I'd say that one of the most important things that the kids take away from my class would have to be critical/creative thinking skills. Over painting, drawing, sculpture, or any artist or art history, I feel that creative problem solving is the most meaningful in students' lives. Try as I might, not every student will become an artist or even continue to have a place in their lives for art, so I feel that giving students the ability to see possibilities instead of obstacles is something that every student can take with them the rest of their lives in whatever they do.
This year I'm really focusing on the idea of happy accidents; taking something that you didn't expect and turning it into something even better. Aside from this being a great way to increase problem solving skills, this philosophy also decreases the amount of paper thrown out from so called 'mistakes'!

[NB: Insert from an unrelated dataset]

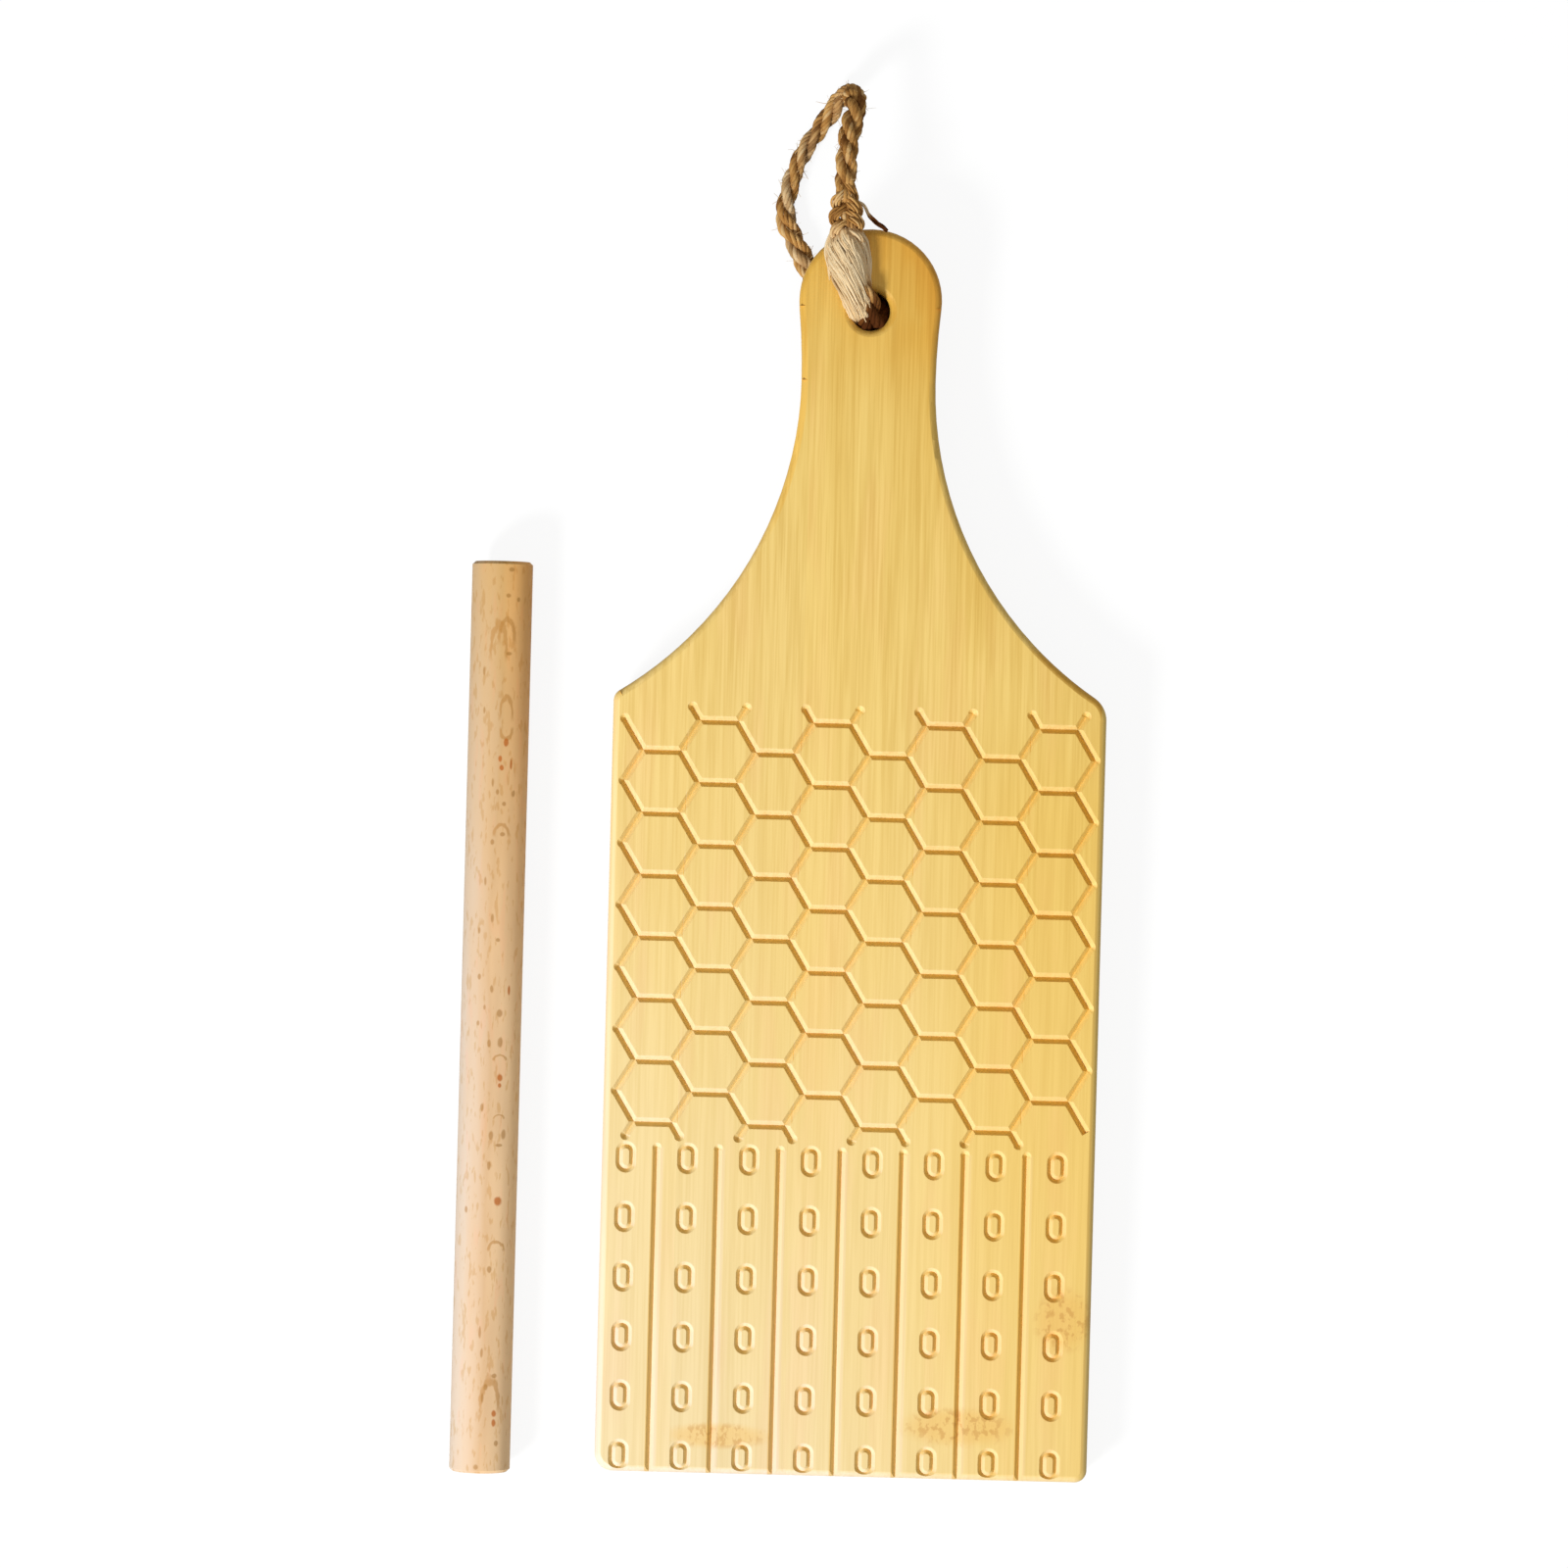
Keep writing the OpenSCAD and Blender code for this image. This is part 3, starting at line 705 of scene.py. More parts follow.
@dataclass(frozen=True)
class JuteFinish(Finish):
    """Twisted or frayed jute, coloured from the yarns' own attributes."""

    specular: float = 0.1
    bump_strength: float = 0.6

    def material(self) -> bpy.types.Material:
        """Build the twine's material.

        Returns:
            The material.
        """
        graph = self.begin()
        values = {"Strand": graph.add("ShaderNodeUVMap", uv_map=YarnMesh.UV).outputs[0]}
        for label in YarnMesh.MASKS:
            mask = graph.add("ShaderNodeAttribute", attribute_name=label.lower())
            values[label] = mask.outputs["Fac"]
        grain = graph.add("ShaderNodeGroup", values, node_tree=JuteFibres.shared())
        return self.close(graph, grain)


class Twist(Enum):
    """Which way a cord's plies turn as it runs away from the eye."""

    S = -1.0
    Z = 1.0


@dataclass
class Path:
    """A smooth line through a few points, with a frame of three unit vectors at each sample."""

    points: Array
    tangent: Array
    normal: Array
    side: Array
    length: Array

    @classmethod
    def through(cls, route: tuple[Point, ...], step: float, up: Array) -> "Path":
        """Sample a cubic curve through a route given in millimetres.

        Between two points p and q with slopes m and n, at the share u of the chord h:
        (2u^3-3u^2+1) p + (u^3-2u^2+u) h m + (3u^2-2u^3) q + (u^3-u^2) h n.

        Args:
            route: The points, in millimetres.
            step: Spacing of the samples, in metres.
            up: A direction never parallel to the line, which the normals lean towards.

        Returns:
            The sampled line, in metres.
        """
        p = np.array(route) * MM
        knots = run_along(p)
        slope = np.gradient(p, knots, axis=0)
        at = np.linspace(0.0, knots[-1], max(int(knots[-1] / step), 3))
        i = np.clip(np.searchsorted(knots, at, side="right") - 1, 0, len(p) - 2)
        h = (knots[i + 1] - knots[i])[:, None]
        u = (at - knots[i])[:, None] / h
        points = (2 * u**3 - 3 * u**2 + 1) * p[i] + (u**3 - 2 * u**2 + u) * h * slope[i]
        points = points + (3 * u**2 - 2 * u**3) * p[i + 1] + (u**3 - u**2) * h * slope[i + 1]
        return cls.along(points, up)

    @classmethod
    def along(cls, points: Array, up: Array) -> "Path":
        """Put frames on a line that is already sampled.

        Args:
            points: Samples, one row each.
            up: A direction never parallel to the line.

        Returns:
            The line with its frames.
        """
        tangent = unit(np.gradient(points, axis=0))
        normal = unit(up - (tangent @ up)[:, None] * tangent)
        return cls(points, tangent, normal, np.cross(tangent, normal), run_along(points))


@dataclass
class YarnMesh:
    """Many closed tubes in one mesh, with a UV map along them and a few masks on their vertices."""

    UV = "strand"
    MASKS = ("Tone", "Pale", "Painted Shade")
    SLOPE_SHARE = 0.2

    sides: int = 6

    def tubes(self, lines: Array, radius: Array) -> Array:
        """Carry a round section along many lines at once.

        Ring point = line + r (cos a n1 + sin a n2), where n1 and n2 are square to the line's
        slope and come from the world axis that the line's chord follows least.

        Args:
            lines: Centre lines, tubes by samples by 3.
            radius: Radius at each sample, tubes by samples.

        Returns:
            Ring points, tubes by samples by sides by 3.
        """
        slope = unit(np.gradient(lines, axis=1))
        # A line that comes back to its start has no chord, so a little of its slopes is added.
        chord = np.abs(lines[:, -1] - lines[:, 0]) + self.SLOPE_SHARE * np.abs(slope).mean(axis=1) * MM
        up = np.eye(3)[np.argmin(chord, axis=1)][:, None, :]
        first = unit(up - (slope * up).sum(-1, keepdims=True) * slope)
        second = np.cross(slope, first)
        angle = (np.arange(self.sides) + 0.5) * 2 * math.pi / self.sides
        ring = np.cos(angle)[:, None] * first[:, :, None] + np.sin(angle)[:, None] * second[:, :, None]
        return lines[:, :, None] + radius[:, :, None, None] * ring

    def build(self, name: str, rings: Array, masks: dict[str, Array]) -> bpy.types.Object:
        """Make one object of all the tubes.

        Args:
            name: The piece's name.
            rings: Ring points, tubes by samples by sides by 3.
            masks: Values of Tone, Pale and Deep, which fit an array of tubes by samples.

        Returns:
            The object, linked to the scene.
        """
        tubes, samples, sides, _ = rings.shape
        index = np.arange(tubes * samples * sides).reshape(tubes, samples, sides)
        turn = np.roll(index, -1, axis=2)
        quads = np.stack([index[:, :-1], turn[:, :-1], turn[:, 1:], index[:, 1:]], axis=-1).reshape(-1, 4)
        caps = np.concatenate([index[:, 0, ::-1], index[:, -1]])
        mesh = bpy.data.meshes.new(name)
        mesh.from_pydata(rings.reshape(-1, 3).tolist(), [], quads.tolist() + caps.tolist())
        mesh.polygons.foreach_set("use_smooth", np.ones(len(quads) + len(caps), dtype=bool))
        mesh.uv_layers.new(name=self.UV).data.foreach_set("uv", self.strand_uv(rings, len(caps)).ravel())
        for label in self.MASKS:
            values = np.repeat(np.broadcast_to(masks[label], (tubes, samples)), sides)
            attribute = mesh.attributes.new(label.lower(), "FLOAT", "POINT")
            attribute.data.foreach_set("value", values.astype(np.float32))
        mesh.update()
        return place_in_scene(name, mesh)

    def strand_uv(self, rings: Array, cap_count: int) -> Array:
        """Lay the UV map: U is the share of the way round, V the metres along.

        Args:
            rings: Ring points, tubes by samples by sides by 3.
            cap_count: Number of end caps, which follow the quads.

        Returns:
            One row for each corner of each face.
        """
        tubes, samples, sides, _ = rings.shape
        steps = np.linalg.norm(np.diff(rings.mean(axis=2), axis=1), axis=-1)
        run = np.concatenate([np.zeros((tubes, 1)), np.cumsum(steps, axis=1)], axis=1)
        shape = (tubes, samples - 1, sides)
        low = np.broadcast_to(run[:, :-1, None], shape)
        high = np.broadcast_to(run[:, 1:, None], shape)
        left = np.broadcast_to(np.arange(sides) / sides, shape)
        right = left + 1.0 / sides
        corners = np.stack([left, low, right, low, right, high, left, high], axis=-1).reshape(-1, 2)
        return np.concatenate([corners, np.zeros((cap_count * sides, 2))])


def run_along(points: Array) -> Array:
    """Measure a line of points.

    Args:
        points: One row each.

    Returns:
        The way from the first point to each one.
    """
    steps = np.linalg.norm(np.diff(points, axis=0), axis=1)
    return np.concatenate([[0.0], np.cumsum(steps)])


def place_in_scene(name: str, data: bpy.types.ID) -> bpy.types.Object:
    """Link a new object to the scene.

    Args:
        name: The object's name.
        data: Its mesh, lamp or camera.

    Returns:
        The object, at the origin.
    """
    thing = bpy.data.objects.new(name, data)
    bpy.context.scene.collection.objects.link(thing)
    return thing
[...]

This lesson starts with talking about geometric and organic shapes. This little animation is a neat way to introduce the concept. We then practice by drawing examples of geometric and organic shapes on the board and in our sketch books.
The kids start by drawing geometric shapes and then coloring them in with water-based markers. I tell students that the colors will blend and run together, so to think about what colors they could put next to each other for interesting effects. I really like telling the kids that artists are sort of like scientists; we try lots of things in order to discover different possibilities!
The students then drip water onto their drawings. The bleeding of the markers creates beautiful and interesting organic shapes as it dries. Using ultra-fine sharpies, the final step is to outline the geometric and unexpected organic shapes to create the finished composition.